My biggest challenge this year was acquisition, as you know. We made only one significant purchase right after the Akron antiquarian book show when we bought a collection from a show attendee. Other than that, it’s been a few books here, a few there, and some ebay buying. But this year we’re committed to being much more aggressive in our pursuit of stock by employing all venues and setting a goal requiring steady, weekly acquisition.

Many of the other problems we faced are endemic to us all – the competition from e-readers, free PDF downloads, print-on-demand, inexperienced sellers manipulating prices downward, and the massive influx of hobbyists crowding FOL book sales. I don’t scan – never have, never will – and am confident in my ability to choose books, but the sheer number of scanners guarantees less access to what few really good books are available.  Consequently, FOL sales have taken a backseat to other modes of acquisition, though we will still attend some this year, perhaps even more, but with a new acceptance of their realities and more modest expectations.

The other body blow of 2010 for us was the loss of ebay. Yes, I quit of my own volition, turning my back on both power seller and preferred seller icons, but ebay’s  best match algorithm coupled with their ever-escalating fees presented as “the lowest ever” – not to mention the arcane rules which emerged from a new attitude of corporate greed – gave me plenty of impetus. I miss the old ebay dearly, but I stand by my decision to leave the new ebay. Yes, my bottom line would have looked better had I stayed, but not significantly enough to have endured the stress. The other downside which emerged from the loss of ebay was the decision to sign up with Bonanza, an exciting, attractive new site which, frankly, did not work for me. Why this is I don’t know. I worked it intensely – too intensely – and ended up not spending enough time on the sites that perform well. So that, too, ended up being a bad move. I signed up in June, realized in October that it was time to let it sink or swim on its own, and have not looked back.

On the plus side, we displayed our books at the Akron antiquarian show this year for the first time and enjoyed an enormously successful outcome which revs up our enthusiasm for this year’s show. We also opened our booth at the antiques mall and  showed a profit for both of the two accounting periods. Of course we opened during the holiday season, so it remains to be seen what happens now that it’s over, but at this moment I feel a sense of growing optimism. Eric showed a marked uptick in used book sales at the store this year and that, plus our experience at auctions, convinces us  that there is still plenty of interest in the physical book. It could be that our emphasis may shift more toward local sales. I don’t know this for sure of course, but it’s a possibility and one which may be just fine given the ridiculous price structure for most online books, the ever-increasing cost of shipping them without adequate remuneration, and the independent bookseller’s eroding  autonomy in cyberspace.

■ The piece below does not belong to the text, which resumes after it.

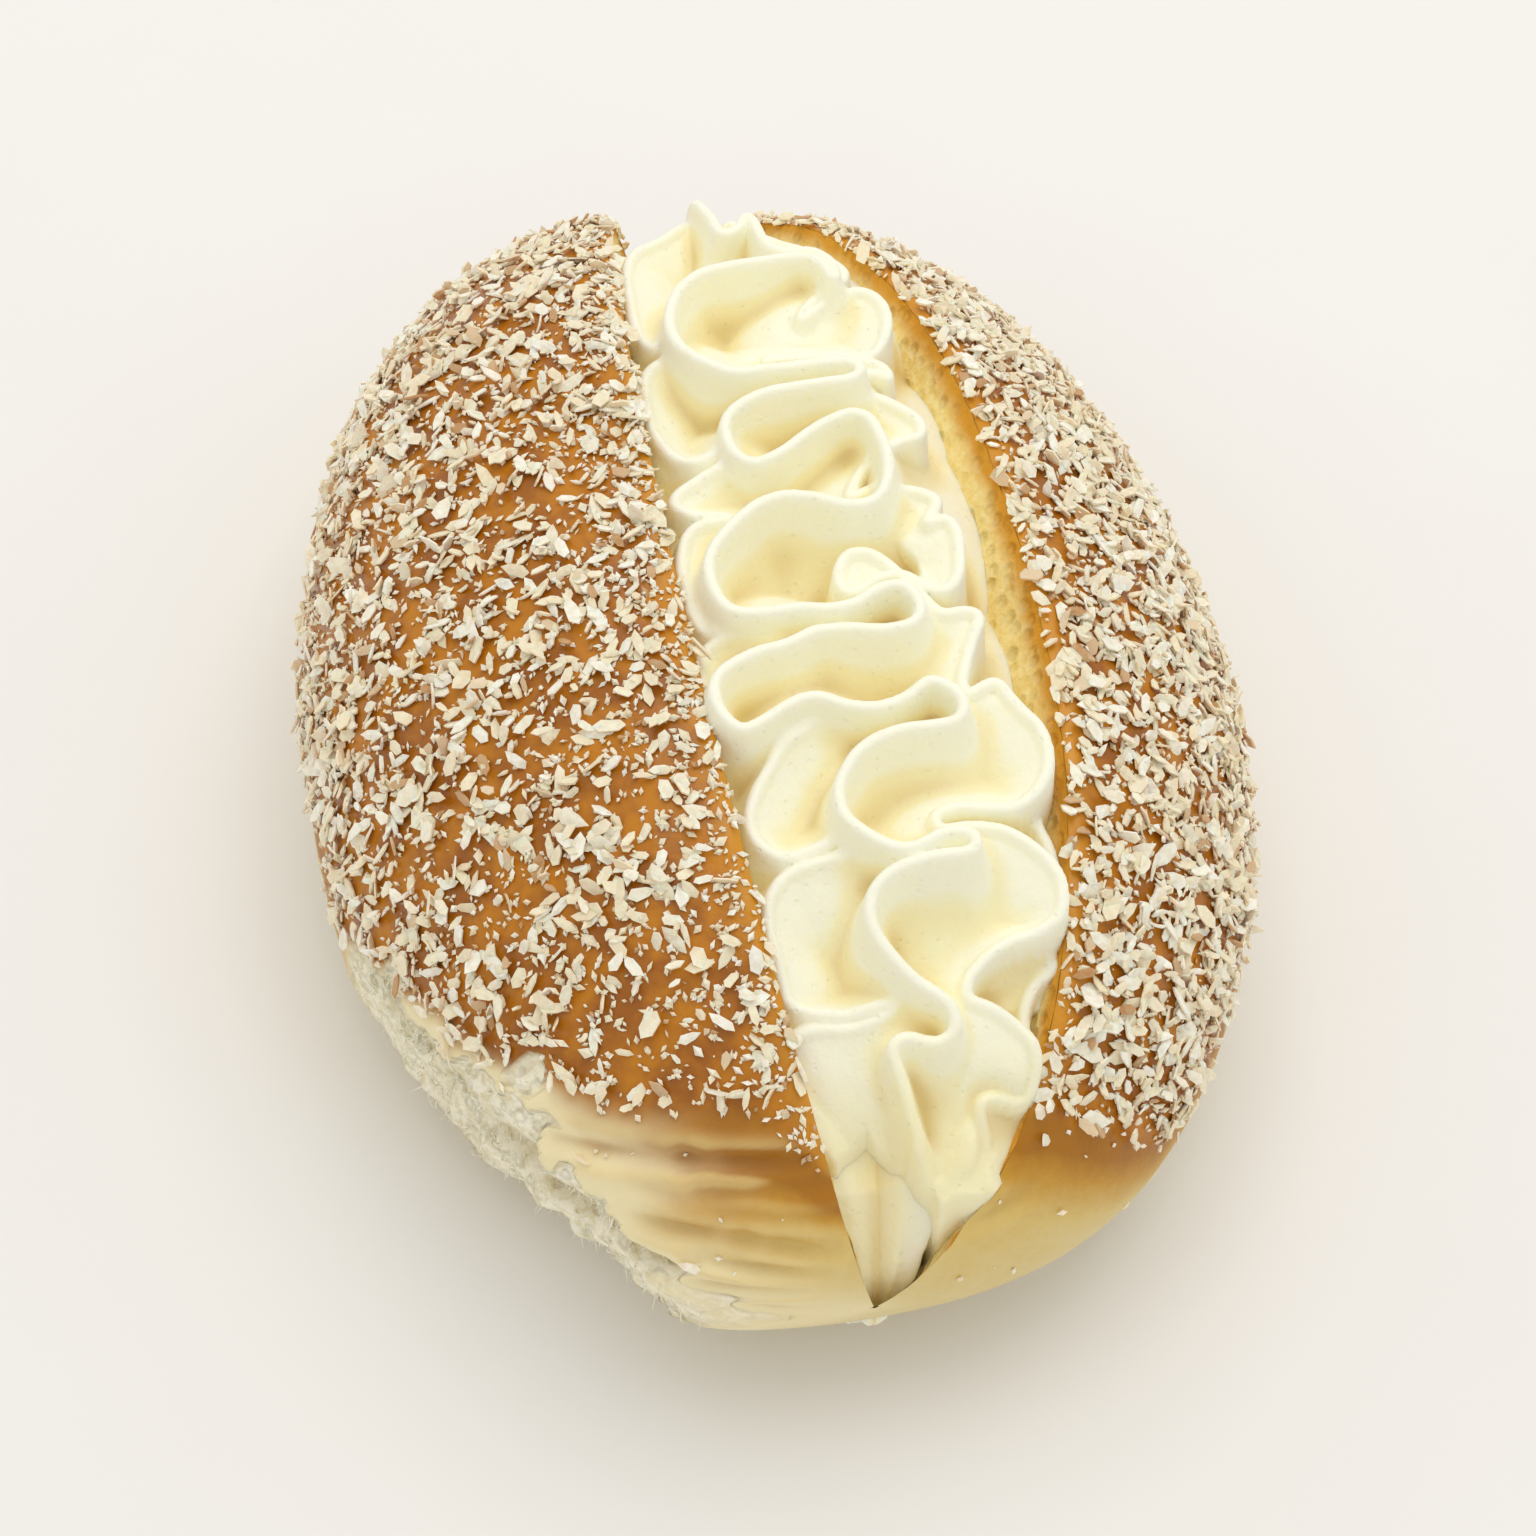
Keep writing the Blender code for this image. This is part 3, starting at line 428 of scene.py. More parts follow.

Either way, there’s no question that we will remain online. In fact, I’m considering a new website design right now. Internet selling is essential for moving quality books of very narrow, specific interest which constitutes a good portion of our inventory. However, my attitude toward online sales is undergoing a sea-change. I am actively, though gradually, decommissioning old stock in an effort to rebuild a quality list, rather than clutter my website with books that won’t sell there given today’s realities. Rather than lower prices to meet those of the “penny sellers” we will either move decommissioned inventory to the mall or to the store this year.

All  told, 2010 won’t win a spot in my Bookselling Hall of Fame, but we’ve been supernaturally immune to difficulty since we opened, so I guess it was our turn to hit the bricks. In some ways it’s  been a good thing because it’s forced me out of my comfort zone, made me think of myself and my business as a brand, and challenged me to lose, or transform,everything that doesn't support that brand. If you haven’t done so already, I urge you to do an end of the year summation too, whether you are assessing your business or life in general. The worst thing any of us we can do is go forward with a “business as usual” attitude because the fact is there IS no business as usual. In today’s world  information doubles faster than the speed of light. To keep the pace we need a detailed map, a good detour plan, and a pair of heavy-duty running shoes. Mine aren't too comfortable yet, but I'll be breaking them in tomorrow morning around five.